5) The economy doesn't need a food sector more distorted by daft government programs than it already is. If you want to give money to the poor, give it to them. Even if they spend it all on drugs, it will hardly be much worse than spending it all on increasing their already astronomical obesity rates.

Meanwhile, liberal bloggers need contributions because you don't have to pay people to tell the truth, they are driven by innate decency to do so. You have to pay people to lie.

Enjoy your gastropubs and $1500 kitchen appliances, Mrs. McArdle. You earned them.

9 comments:

Downpuppy said...

Now we know why?

We know nothing.

Even if we got complete accounts from Bradley & McArdle they'd be so different we'd still know nothing.

kth said...

Everyone who objected to the stimulus because the recession will be over before the effects kick in should definitely kill themselves.

antonello said...

The poor don't need more food. Obesity is a problem for the poor in America; except for people who are too screwed up to get food stamps (because they don't have an address), food insufficiency is not.

McArdle, like many a well-paid hack, imagines food stamps providing a veritable Land of Cockaigne, where goodies drop into the gullets of the poor as they wallow in an stupor of sloth.

http://upload.wikimedia.org/wikipedia/commons/a/a5/Pieter_Bruegel_d._%C3%84._037.jpg

Meanwhile, back in the real world, where I am a welfare caseworker, here are the maximum monthly food stamp limits in my county:

One person: 200 dollars.
Two people: 367 dollars.
Three people: 526 dollars.

And so on. These are the figures, by the way, in a county with the highest per capita income in the state (Pennsylvania).

Therefore someone living alone and with no income must thrive on about seven dollars of food a day. A jobless parent and a child must make do on about twelve bucks a day.

It isn't the poor who are living in a daydream of idleness: if it's a vacuous sense of entitlement attitude that you seek, look no further than Megan McArdle.

Freshly Squeezed Cynic said...

2. For their own personal good, women should stop first, because if they keep talking, they do not strike a telling blow for feminism; they get labeled as an unbearably pushy and difficult sort of person.

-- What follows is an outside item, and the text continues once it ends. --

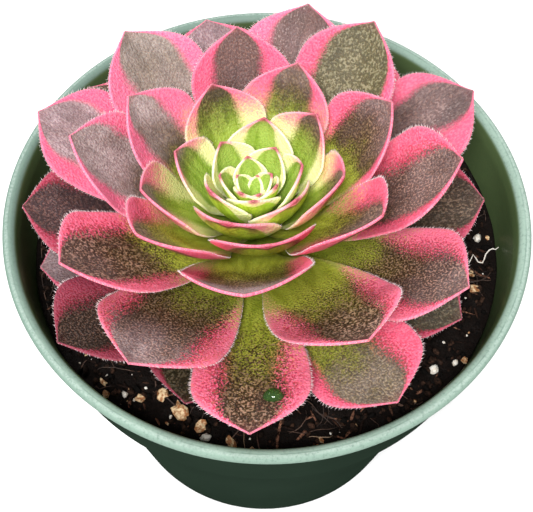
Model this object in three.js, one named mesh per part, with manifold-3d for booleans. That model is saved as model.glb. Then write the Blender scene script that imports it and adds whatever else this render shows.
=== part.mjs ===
// Potted aeonium: a spoon-leaved rosette on a short stem, rooted in soil in a round plastic nursery pot.
// Millimetres, +Z up. The origin is the centre of the pot's base, and the front of the plant is -Y.
import * as THREE from 'three';
import { mergeVertices } from 'three/addons/utils/BufferGeometryUtils.js';
import Module from 'manifold-3d';

const wasm = await Module();
wasm.setup();

// Pot: a standard 108 mm round nursery pot
const rimRadius = 54;
const potHeight = 89;
const rimThickness = 2.4;
const rimTopWidth = 1.75;
const collarHeight = 24;
const collarTopRadius = 51.6;
const collarFootRadius = 49.8;
const bodyTopRadius = 46.8;
const baseRadius = 37.5;
const baseCorner = 2.5;
const wall = 0.8;
const baseRaise = 1.4;
const footRingWidth = 7;
const drainHoleRadius = 4;
const drainHoleRing = 24;
const drainHoles = 4;
const roundSteps = 56;

// Soil, filled to 13.5 mm below the rim
const soilDrop = 13.5;
const gap = 0.3;
const soilRoughness = 0.7;
const stemHoleDepth = 16;
const grainCount = 36;

// Rosette: where its axis crosses the rim plane, and how far the axis leans
const axisX = -2.6;
const axisY = -1.5;
const leanLeft = THREE.MathUtils.degToRad(2.3);
const leanBack = THREE.MathUtils.degToRad(3.5);
const firstAzimuth = 71;
const goldenAngle = 137.508;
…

Megan McArdle, striking a telling blow for inaction.

Anonymous said...

This is a woman who playacts as a housewife for her political blogging guests when she has them over for dinner.

*sigh*

Anonymous said...

Also, I should note that she is a self-proclaimed expert in obesity.

fish said...

It is funny to see her usual sycophants act a little confused and defensive when she crosses the libertarian line and acknowledges sexism in the workplace. They really don't know what to do.

atat said...

"McArdle said she and P. Suderman, boy house toy, make over $300,00 a year[...]"

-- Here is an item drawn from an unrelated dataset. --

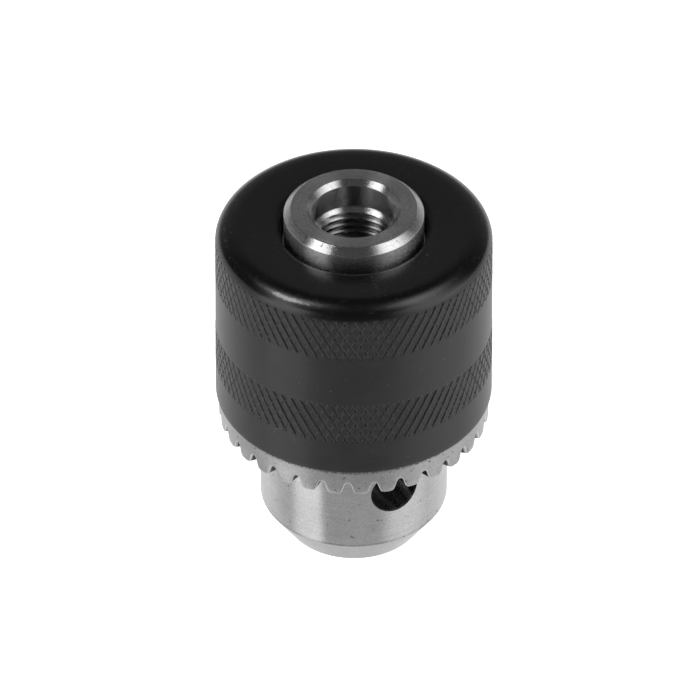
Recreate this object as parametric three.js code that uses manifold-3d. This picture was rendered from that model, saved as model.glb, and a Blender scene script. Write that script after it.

Does he make his share of that by testing videogames, because, jesus, did you see his holiday gift list that McA posted? I guess I'm not a "gamer," but how does an adult with any sort of job (no matter how cushy) manage to piss away that kind of time on this stuff? I mean I used to play videogames when I was a teenager, but even then I didn't have the luxury of investing a fraction of the time that it looks like Suderman has spent on it.

Mr.Wonderful said...

It occurred to me that, all the authoritarian and libertarian bullshit aside, all McArdle is, is a snob. Or--worse--she aspires to be a snob.

Hence the affected Britishisms ("daft"). Hence the faux-gourmet affectations with hi-priced appliances and pink salt, and the low-kwality results. Hence the forces she defends vs. those she attacks.

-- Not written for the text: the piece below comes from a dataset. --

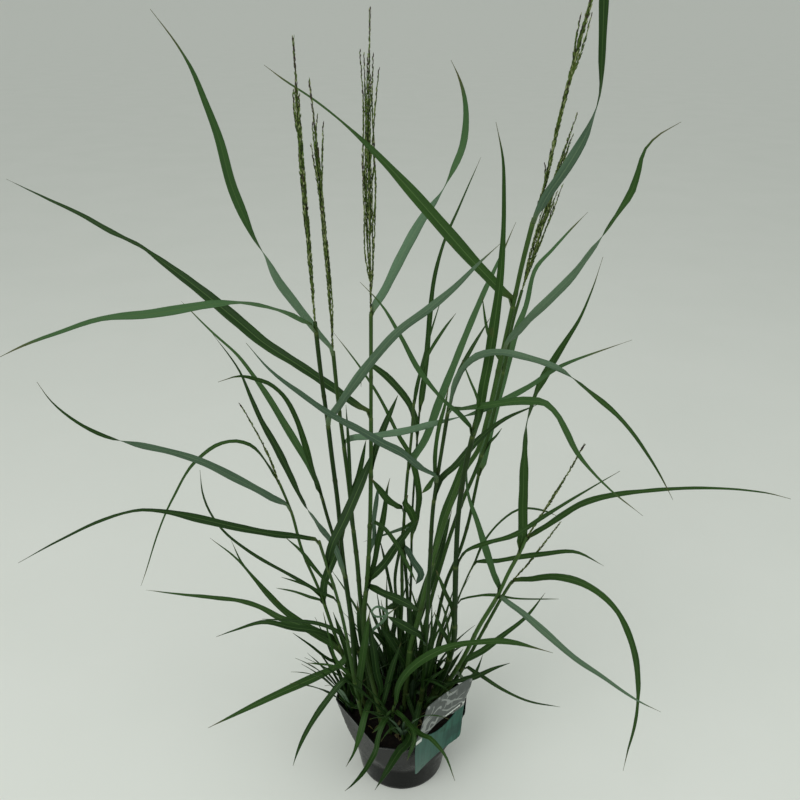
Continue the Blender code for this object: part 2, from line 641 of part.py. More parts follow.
def blade_sides(places, widths, seen, direction):
    """The sideways direction of the blade at each place, turned to show the width seen."""
    across_plan = direction.cross(Vector((0, 0, 1)))
    turns, frames, drift = [], [], 0
    for i, place in enumerate(places):
        ahead = places[min(i + 1, len(places) - 1)] - places[max(i - 1, 0)]
        ahead.normalize()
        to_eye = (EYE - place).normalized()
        facing = (to_eye - ahead * to_eye.dot(ahead)).normalized()
        flat = ahead.cross(facing)
        pixels = widths[i] * PICTURE_SCALE / depth_of(place)
        turn = math.acos(max(-1, min(1, seen[i] / pixels)))
        natural = math.atan2(across_plan.dot(facing), across_plan.dot(flat))
        drift += abs(natural - turn) - abs(natural + turn)
        turns.append(turn)
        frames.append((flat, facing))
    hand = -1 if drift > 0 else 1
    sides = [flat * math.cos(turn) + facing * math.sin(hand * turn)
             for turn, (flat, facing) in zip(turns, frames)]
    sides[0] = across_plan * math.copysign(1, across_plan.dot(sides[1]))
    return sides


def blade_strip(places, widths, sides):
    """A flat strip of two edges through the places."""
    count = len(places) - 1
    bm = bmesh.new()
    bmesh.ops.create_grid(bm, x_segments=1, y_segments=count, size=0.5)
    for vert in bm.verts:
        i = round((vert.co.y + 0.5) * count)
        vert.co = places[i] + sides[i] * math.copysign(widths[i] / 2, vert.co.x)
    return bm


def add_blade(name, places, widths, sides, group, material):
    blade = add_bmesh(name, blade_strip(places, widths, sides), group, material)
    solid = blade.modifiers.new("thickness", "SOLIDIFY")
    solid.thickness = BLADE_THICKNESS
    solid.offset = 0
    return blade


def build_leaf(name, leaf, group, material, sunk=False):
    rows = leaf_route(leaf, sunk)
    length = length_of([Vector(row[:3]) for row in rows])
    count = max(5, round(length / BLADE_STEP))
    rows = along(rows, count)
    places = [Vector(row[:3]) for row in rows]
    seen = [row[3] for row in rows]
    widths = [max(BLADE_END, leaf.width / 1000 * blade_share(i / count)) for i in range(count + 1)]
    sides = blade_sides(places, widths, seen, leaf_direction(leaf))
    return add_blade(name, places, widths, sides, group, material)


def grow_small_leaves(stems, cutters, material):
    """Each small blade starts inside its stem and is joined to it."""
    for number, leaf in enumerate(SMALL_LEAVES):
        blade = build_leaf(f"small_leaf_{number + 1:02d}", leaf, cutters, material, sunk=True)
        hide_cutter(blade)
        add_boolean(stems[leaf.stem], blade, "UNION")


def tuft_blade(foot, direction, length, steep):
    """A short blade that rises steeply and bends over towards its tip."""
    start = foot + Vector((0, 0, 0.5 * TUFT_MOUND_HEIGHT))
    places, widths = [], []
    for i in range(TUFT_BLADE_STEPS + 1):
        share = i / TUFT_BLADE_STEPS
        out = math.cos(steep) * share + 0.25 * share ** 2
        rise = math.sin(steep) * share - 0.20 * share ** 2
        places.append(start + (direction * out + Vector((0, 0, rise))) * length)
        widths.append(max(BLADE_END, TUFT_BLADE_WIDTH * blade_share(share)))
    return places, widths


def build_tuft(name, parts, cutters, material):
    """A low mound at the soil with short blades fanned round it."""
    tuft = TUFTS[name]
    chance = random.Random(tuft.seed)
    base = Vector((*tuft.place, SOIL_TOP + GAP))
    mound = add_frustum(name, base.z, base.z + TUFT_MOUND_HEIGHT, TUFT_MOUND_RADIUS,
                        0.5 * TUFT_MOUND_RADIUS, parts, segments=10)
    for vert in mound.data.vertices:
        vert.co += Vector((base.x, base.y, 0))
    mound.data.materials.append(material)
    for number in range(tuft.blades):
        share = (number + chance.uniform(-0.2, 0.2)) / (tuft.blades - 1) - 0.5
        turn = math.radians(tuft.facing + TUFT_FAN * share)
        direction = Vector((math.cos(turn), math.sin(turn), 0))
        length = TUFT_BLADE_LENGTH * chance.uniform(0.7, 1.3)
        steep = math.radians(chance.uniform(64, 82))
        places, widths = tuft_blade(base + direction * 0.003, direction, length, steep)
        sides = [direction.cross(Vector((0, 0, 1)))] * len(places)
        blade = add_blade(f"{name}_blade_{number + 1}", places, widths, sides, cutters, material)
        hide_cutter(blade)
        add_boolean(mound, blade, "UNION")
    return mound


def main():
    clear_scene()
    parts = new_collection(COLLECTION)
    cutters = new_collection(CUTTERS)

    pot_plastic = new_material("pot_plastic", (0.035, 0.037, 0.038), 0.45)
    potting_soil = new_material("potting_soil", (0.022, 0.015, 0.011), 0.95)
    label_card = new_material("label_card", (0.16, 0.30, 0.27), 0.40)
    stem_green = new_material("stem_green", (0.13, 0.20, 0.07), 0.50)
    leaf_green = new_material("leaf_green", (0.07, 0.15, 0.06), 0.50)
    panicle_green = new_material("panicle_green", (0.16, 0.19, 0.09), 0.65)

    build_pot(parts, cutters, pot_plastic)
    build_soil(parts, potting_soil)
    build_label(parts, label_card)
    stems = {name: as_mesh(build_stem(name, parts, stem_green)) for name in STEMS}
    grow_small_leaves(stems, cutters, stem_green)
    for name in PANICLES:
        build_panicle(name, parts, panicle_green)
    for name, leaf in LEAVES.items():
        build_leaf(name, leaf, parts, leaf_green)
    for name in TUFTS:
        build_tuft(name, parts, cutters, leaf_green)


main()
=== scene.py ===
# %% [markdown]
# # A potted switchgrass
#
# This lesson dresses a clump of switchgrass in a dark nursery pot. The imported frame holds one
# plain solid for every stem, blade, panicle and tuft. Each of them gets a finer piece here that
# stands in the same place: a channelled blade with veins and a midrib, a culm wrapped in leaf
# sheaths, a panicle made of many small spikelets. The pot, its soil and the card label follow.
#
# Everything is in metres with +Z up, and the viewer is on the -Y side.

import math
import random
from collections import namedtuple

import bmesh
import bpy
import numpy as np
from mathutils import Matrix, Vector, noise


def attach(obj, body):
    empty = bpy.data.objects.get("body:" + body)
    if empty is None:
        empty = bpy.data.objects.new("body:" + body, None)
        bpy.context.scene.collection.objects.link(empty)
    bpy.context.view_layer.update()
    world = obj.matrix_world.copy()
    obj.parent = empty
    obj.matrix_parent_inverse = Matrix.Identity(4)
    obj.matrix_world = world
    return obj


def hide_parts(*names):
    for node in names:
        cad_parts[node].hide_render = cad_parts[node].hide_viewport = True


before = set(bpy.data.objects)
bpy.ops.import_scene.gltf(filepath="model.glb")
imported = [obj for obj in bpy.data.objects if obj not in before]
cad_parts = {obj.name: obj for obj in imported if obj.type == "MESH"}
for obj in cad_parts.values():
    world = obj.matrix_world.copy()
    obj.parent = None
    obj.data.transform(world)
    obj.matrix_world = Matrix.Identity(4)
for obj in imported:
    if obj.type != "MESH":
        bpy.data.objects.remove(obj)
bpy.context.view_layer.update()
print("solids in the frame:", len(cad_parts))

# %% [markdown]
# ## The viewpoint
#
# The plant was drawn from one place in front of it. A stem or blade is a short list of points in
# an 800 x 800 picture, and each point is carried into space along its line of sight. A stem lies
# in a plane that leans back a little, and a blade lies in the upright plane of its own compass
# direction. The camera of this scene stands at that same place, so both agree.

# %% Lines of sight
EYE = Vector((-0.0025, -0.915, 1.100))
LOOK_DOWN = math.radians(26.4)
PICTURE_CENTRE = 400
PICTURE_SCALE = 800
SENSOR = 36.0

FORWARD = Vector((0, math.cos(LOOK_DOWN), -math.sin(LOOK_DOWN)))
DOWN = Vector((0, -math.sin(LOOK_DOWN), -math.cos(LOOK_DOWN)))
RIGHT = Vector((1, 0, 0))
UP = Vector((0, 0, 1))


def sight(u, v):
    """The direction in space of a point of the picture."""
    return FORWARD * PICTURE_SCALE + RIGHT * (u - PICTURE_CENTRE) + DOWN * (v - PICTURE_CENTRE)


def meet(u, v, point, normal):
    """Where the sight line through a picture point meets a plane."""
    ray = sight(u, v)
    return EYE + ray * ((point - EYE).dot(normal) / ray.dot(normal))


def depth_of(point):
    return (point - EYE).dot(FORWARD)


def row_of(point):
    return PICTURE_CENTRE + PICTURE_SCALE * (point - EYE).dot(DOWN) / depth_of(point)


def heading(degrees):
    """A level direction: 0 to the right, 90 away from the viewer, 180 to the left."""
    turn = math.radians(degrees)
    return Vector((math.cos(turn), math.sin(turn), 0))


print("a pixel at the pot is about", round(1000 * depth_of(Vector((0, 0, 0.1))) / PICTURE_SCALE, 2), "mm")

# %% Smooth lines
def along(rows, count):
    """Rows of numbers, a place first, read at even steps along the smooth curve through them."""
    rows = np.array(rows, float)
    steps = np.linalg.norm(np.diff(rows[:, :3], axis=0), axis=1)
    at = np.concatenate([[0], np.cumsum(steps)])
    slopes = np.gradient(rows, at, axis=0)
    reach = np.linspace(0, at[-1], count + 1)
    i = np.clip(np.searchsorted(at, reach) - 1, 0, len(steps) - 1)
    h = steps[i][:, None]
    t = (reach - at[i])[:, None] / h
    return (rows[i] * (1 + 2 * t) * (1 - t) ** 2 + slopes[i] * h * t * (1 - t) ** 2
            + rows[i + 1] * t ** 2 * (3 - 2 * t) + slopes[i + 1] * h * t ** 2 * (t - 1))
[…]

Hence, too, the indifference to research, the "as far as I know" and "from what I can see" disclaimers, as though her authority should be enough. She doesn't want to explain, teach, or enlighten--i.e., to share. She wants to be admired and, from that standpoint, affirm in her own mind her membership in the elite.

Period! It's that pathetic, yes. At a time when economics and finance have been transformed from background, esoteric abstract concerns to immediate, public, inescapable vectors of pathology, the Atlantic presents us with this bourgeois climber, who would rather allude to having dinner with a banker than explain what the banker has done.